What this task involves = Copy the data exactly from the line that contains "Keep writing the" through the line that contains "GROUP_START = 0.032", keeping both end lines and leaving out everything else.

━━━━

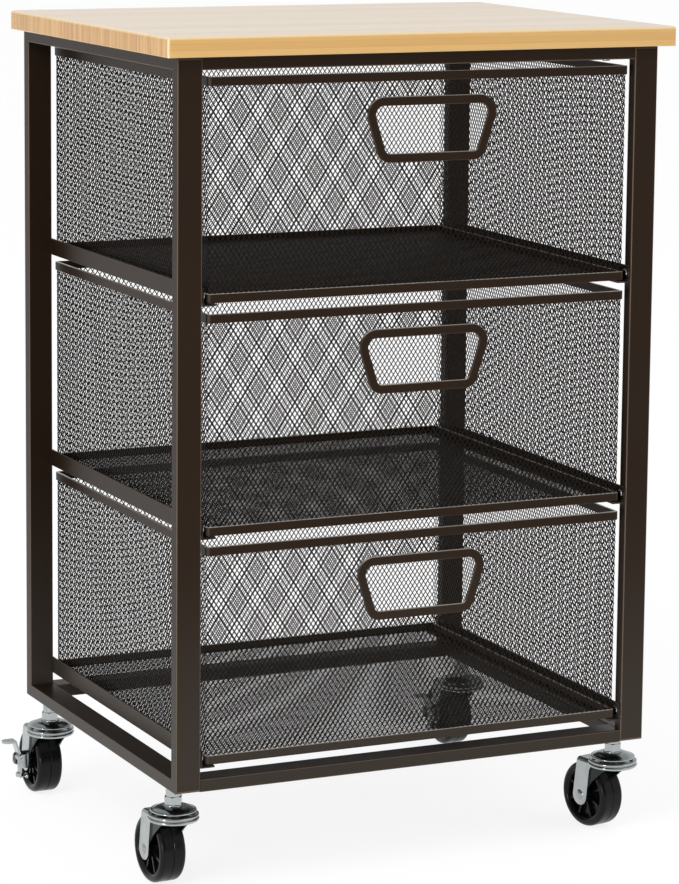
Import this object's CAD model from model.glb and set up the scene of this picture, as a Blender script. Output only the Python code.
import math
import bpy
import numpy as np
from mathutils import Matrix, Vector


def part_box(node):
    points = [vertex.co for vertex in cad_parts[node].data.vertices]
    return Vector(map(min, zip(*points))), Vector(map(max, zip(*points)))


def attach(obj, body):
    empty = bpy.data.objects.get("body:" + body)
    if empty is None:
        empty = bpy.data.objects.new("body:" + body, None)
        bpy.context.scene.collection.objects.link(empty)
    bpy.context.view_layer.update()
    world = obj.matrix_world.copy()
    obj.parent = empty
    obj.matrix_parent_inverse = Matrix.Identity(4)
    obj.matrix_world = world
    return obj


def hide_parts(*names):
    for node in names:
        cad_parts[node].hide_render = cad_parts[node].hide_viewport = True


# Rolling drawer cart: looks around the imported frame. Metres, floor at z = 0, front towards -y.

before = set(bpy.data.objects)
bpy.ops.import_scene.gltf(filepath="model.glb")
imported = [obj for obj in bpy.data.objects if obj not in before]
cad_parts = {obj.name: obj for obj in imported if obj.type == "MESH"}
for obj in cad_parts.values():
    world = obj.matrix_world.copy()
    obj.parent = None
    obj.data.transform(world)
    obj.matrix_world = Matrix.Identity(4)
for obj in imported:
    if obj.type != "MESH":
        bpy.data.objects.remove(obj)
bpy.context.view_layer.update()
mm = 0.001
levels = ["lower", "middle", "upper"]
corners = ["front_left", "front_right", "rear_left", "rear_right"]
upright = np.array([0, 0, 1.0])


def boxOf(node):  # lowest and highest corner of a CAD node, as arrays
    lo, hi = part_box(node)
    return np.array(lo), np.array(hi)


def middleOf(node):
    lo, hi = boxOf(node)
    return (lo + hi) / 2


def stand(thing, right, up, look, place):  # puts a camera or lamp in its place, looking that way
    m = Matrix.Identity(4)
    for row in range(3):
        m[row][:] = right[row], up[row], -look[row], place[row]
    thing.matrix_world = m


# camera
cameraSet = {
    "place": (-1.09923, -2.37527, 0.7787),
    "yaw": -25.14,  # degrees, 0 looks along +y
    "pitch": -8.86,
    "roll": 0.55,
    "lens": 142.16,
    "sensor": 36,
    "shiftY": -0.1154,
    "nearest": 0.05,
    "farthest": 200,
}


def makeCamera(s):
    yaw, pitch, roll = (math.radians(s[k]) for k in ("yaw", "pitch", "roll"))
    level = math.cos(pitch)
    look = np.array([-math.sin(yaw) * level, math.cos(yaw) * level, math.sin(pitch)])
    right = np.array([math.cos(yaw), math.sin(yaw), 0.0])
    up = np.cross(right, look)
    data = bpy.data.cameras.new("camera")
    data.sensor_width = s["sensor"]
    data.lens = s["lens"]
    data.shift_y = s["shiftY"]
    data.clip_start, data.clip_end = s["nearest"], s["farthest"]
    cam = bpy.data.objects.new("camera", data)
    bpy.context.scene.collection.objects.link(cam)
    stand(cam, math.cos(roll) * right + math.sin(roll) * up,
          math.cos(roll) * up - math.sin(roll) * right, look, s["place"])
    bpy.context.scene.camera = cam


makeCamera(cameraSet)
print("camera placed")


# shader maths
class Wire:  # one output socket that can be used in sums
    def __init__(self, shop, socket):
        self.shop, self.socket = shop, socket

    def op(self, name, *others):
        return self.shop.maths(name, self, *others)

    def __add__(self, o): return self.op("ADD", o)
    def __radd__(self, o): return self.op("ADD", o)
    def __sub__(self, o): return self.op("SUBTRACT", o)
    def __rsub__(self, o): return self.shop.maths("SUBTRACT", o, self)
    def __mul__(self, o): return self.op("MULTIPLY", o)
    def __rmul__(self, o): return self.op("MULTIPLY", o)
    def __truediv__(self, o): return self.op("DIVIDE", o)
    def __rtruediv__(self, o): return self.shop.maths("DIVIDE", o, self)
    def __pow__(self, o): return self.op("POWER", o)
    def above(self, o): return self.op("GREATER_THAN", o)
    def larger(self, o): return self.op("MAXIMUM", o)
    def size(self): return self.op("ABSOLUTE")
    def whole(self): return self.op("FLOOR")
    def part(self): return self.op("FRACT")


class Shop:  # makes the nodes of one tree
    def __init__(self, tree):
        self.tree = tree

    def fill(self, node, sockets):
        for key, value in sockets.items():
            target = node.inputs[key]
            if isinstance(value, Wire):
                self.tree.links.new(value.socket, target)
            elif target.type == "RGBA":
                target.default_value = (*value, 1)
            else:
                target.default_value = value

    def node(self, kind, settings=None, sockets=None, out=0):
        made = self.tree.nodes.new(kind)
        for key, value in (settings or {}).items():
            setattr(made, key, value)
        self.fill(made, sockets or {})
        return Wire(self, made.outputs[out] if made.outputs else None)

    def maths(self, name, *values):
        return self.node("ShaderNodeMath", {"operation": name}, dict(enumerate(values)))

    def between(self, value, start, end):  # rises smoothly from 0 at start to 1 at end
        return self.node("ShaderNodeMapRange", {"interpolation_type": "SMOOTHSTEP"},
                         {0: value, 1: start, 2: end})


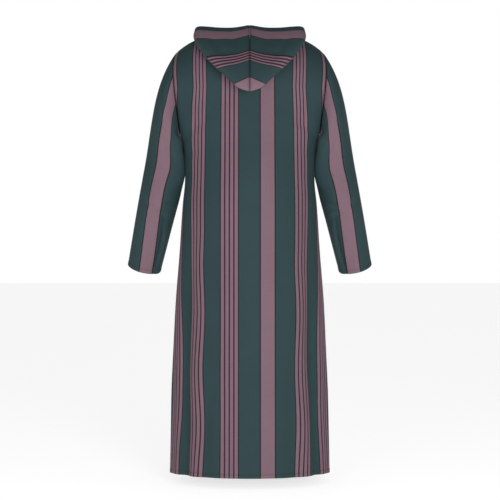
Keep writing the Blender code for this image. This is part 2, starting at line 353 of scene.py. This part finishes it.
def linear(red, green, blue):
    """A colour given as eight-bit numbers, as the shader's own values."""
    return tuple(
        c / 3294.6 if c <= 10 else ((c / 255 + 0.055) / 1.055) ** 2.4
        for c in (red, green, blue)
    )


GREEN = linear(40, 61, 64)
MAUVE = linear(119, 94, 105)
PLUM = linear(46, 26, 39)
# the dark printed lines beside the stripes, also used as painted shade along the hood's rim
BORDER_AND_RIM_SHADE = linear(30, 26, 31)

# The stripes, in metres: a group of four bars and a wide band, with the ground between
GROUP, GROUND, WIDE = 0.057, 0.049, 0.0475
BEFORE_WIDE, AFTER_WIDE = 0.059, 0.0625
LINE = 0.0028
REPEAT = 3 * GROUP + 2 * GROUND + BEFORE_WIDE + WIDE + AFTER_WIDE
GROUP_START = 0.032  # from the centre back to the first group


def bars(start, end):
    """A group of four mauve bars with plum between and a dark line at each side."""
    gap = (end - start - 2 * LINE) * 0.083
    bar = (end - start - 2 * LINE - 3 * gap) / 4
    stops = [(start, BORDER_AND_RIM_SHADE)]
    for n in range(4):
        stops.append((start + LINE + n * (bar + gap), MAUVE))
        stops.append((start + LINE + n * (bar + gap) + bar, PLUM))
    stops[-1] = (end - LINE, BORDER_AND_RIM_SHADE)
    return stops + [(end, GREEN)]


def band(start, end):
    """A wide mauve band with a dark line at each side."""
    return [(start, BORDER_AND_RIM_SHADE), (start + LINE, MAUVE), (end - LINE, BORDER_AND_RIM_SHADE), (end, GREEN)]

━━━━

Task response =
Keep writing the Blender code for this image. This is part 2, starting at line 353 of scene.py. This part finishes it.
def linear(red, green, blue):
    """A colour given as eight-bit numbers, as the shader's own values."""
    return tuple(
        c / 3294.6 if c <= 10 else ((c / 255 + 0.055) / 1.055) ** 2.4
        for c in (red, green, blue)
    )


GREEN = linear(40, 61, 64)
MAUVE = linear(119, 94, 105)
PLUM = linear(46, 26, 39)
# the dark printed lines beside the stripes, also used as painted shade along the hood's rim
BORDER_AND_RIM_SHADE = linear(30, 26, 31)

# The stripes, in metres: a group of four bars and a wide band, with the ground between
GROUP, GROUND, WIDE = 0.057, 0.049, 0.0475
BEFORE_WIDE, AFTER_WIDE = 0.059, 0.0625
LINE = 0.0028
REPEAT = 3 * GROUP + 2 * GROUND + BEFORE_WIDE + WIDE + AFTER_WIDE
GROUP_START = 0.032  # from the centre back to the first group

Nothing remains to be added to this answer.